In the Film, Escape from Alcatraz (1979), Alcatraz Island as well as the actual prison evokes a feeling of Gothic terror throughout the film. The first instance of this would be when Clint Eastwood is in the Warren’s office. The warren outlines all of the rules that are in place with the intention of oppressing the inmates. Among those rules are that the prisoners will be housed alone, and have no knowledge of the outside world outside of what the prison staff dictates. This sparks a deep sense of entrapment and isolation that the setting imposes, by the cells being so small and inhabited by only one person, making it seem as though the actual prison is the source of the prisoner’s oppression. Prisoner’s being housed alone is one characteristic that many dungeon-like settings in gothic novels illustrate (Fludernik pg.64). Alcatraz is also on an island in the middle of the San Francisco bay, the water then serves as another agent to further isolate the prisoners of life outside of the prison. Alcatraz is a modern, “new” prison intended to be presented as an “old” prison, slightly resembling a dungeon. This is especially found to be true in the way that the prisoners are being grouped together for meals, and often spend their times in their dark cells, where they communicate with one another. In fact, many new-age types of prisons are presented in Literature and film as more of an old-school dungeon scene in part because of the popularity of the Gothic novel, and the popularity of having a setting be oppressive and terror-evoking (Fludernik pg 45)
Many of the main scenes in the movie occur in the dark, where the prisoner’s are trying to plot their escape while trying to avoid being caught by the Warden or other inmates. In the movie, darkness takes on both a protective quality, and a fear-inducing quality because it serves as an agent to further trap and horrify the inmates, being that guards could be hiding in the darkness waiting to ruin their plans and place them in D-block. This “pervasive and free floating anxiety” (Botting pg 141) shows that this is a hybrid between the “new” idea of horror, and the “old” dungeon-type prison that Alcatraz embodies through the grime, filth, and community that the inmates share (Fludernik pg 61). The threat of darkness is another force that works to manipulate and suppress the inmates throughout the film with the persistent threat of being placed in D-block. D-block is an area/ floor of the prison that is dedicated for inmates that have fought or misbehaved in some way. The cells in this area are smaller, have no windows or beds, are separated by concrete walls and metal doors (as opposed to bars), and are completely dark. When placed in D-block, the inmates lose all perception of time, and therefore, lose yet another connection to the rest of the world, not only isolating them from the rest of society, but also from the rest of the inmates. The sort of isolation and lack of community in D-block forces the inmates to submit to the authority that the prison staff imposes on them once they are placed back in their normal cells. Thus not only making the prisoners fear the darkness in the hallways of A, B, and C blocks, but also forcing the prisoners to submit out of fear for the darkness (and therefore isolation) of D-block.

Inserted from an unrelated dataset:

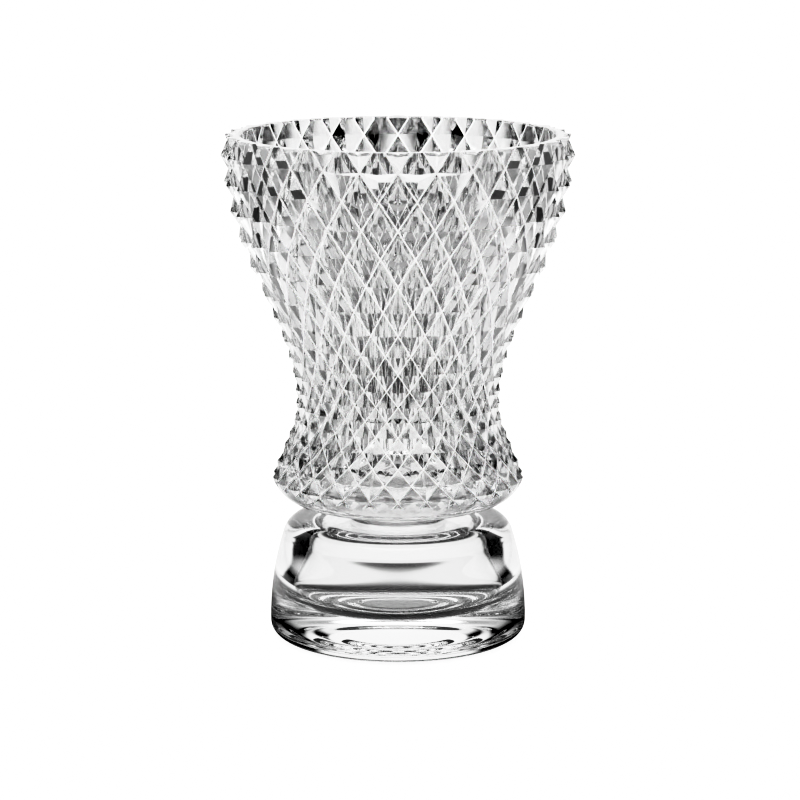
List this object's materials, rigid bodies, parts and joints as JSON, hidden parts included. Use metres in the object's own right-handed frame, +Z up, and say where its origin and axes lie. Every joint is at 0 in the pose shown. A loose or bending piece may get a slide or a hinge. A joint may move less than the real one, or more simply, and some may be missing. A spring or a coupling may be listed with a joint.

1) Fludernik, Monika. “Carceral Topography: Spatiality, Liminality and Corporality in the Literary Prison.” Textual Practice 13.1 (1999): 43-77. Print.
2) Borel, Petrus. “Petrus Borel, Prison Horrors, and the Gothic Tradition.” Forums on Fiction 2.2 (1969): 143-52.
3) Foucault, Michel. “Of Other Spaces.” Diacritics 16.1 (1986): 22-27. Print.
4) Botting, Fred. “Future Horror (the Redundancy of Gothic) Gothic Studies (1999): 133-55.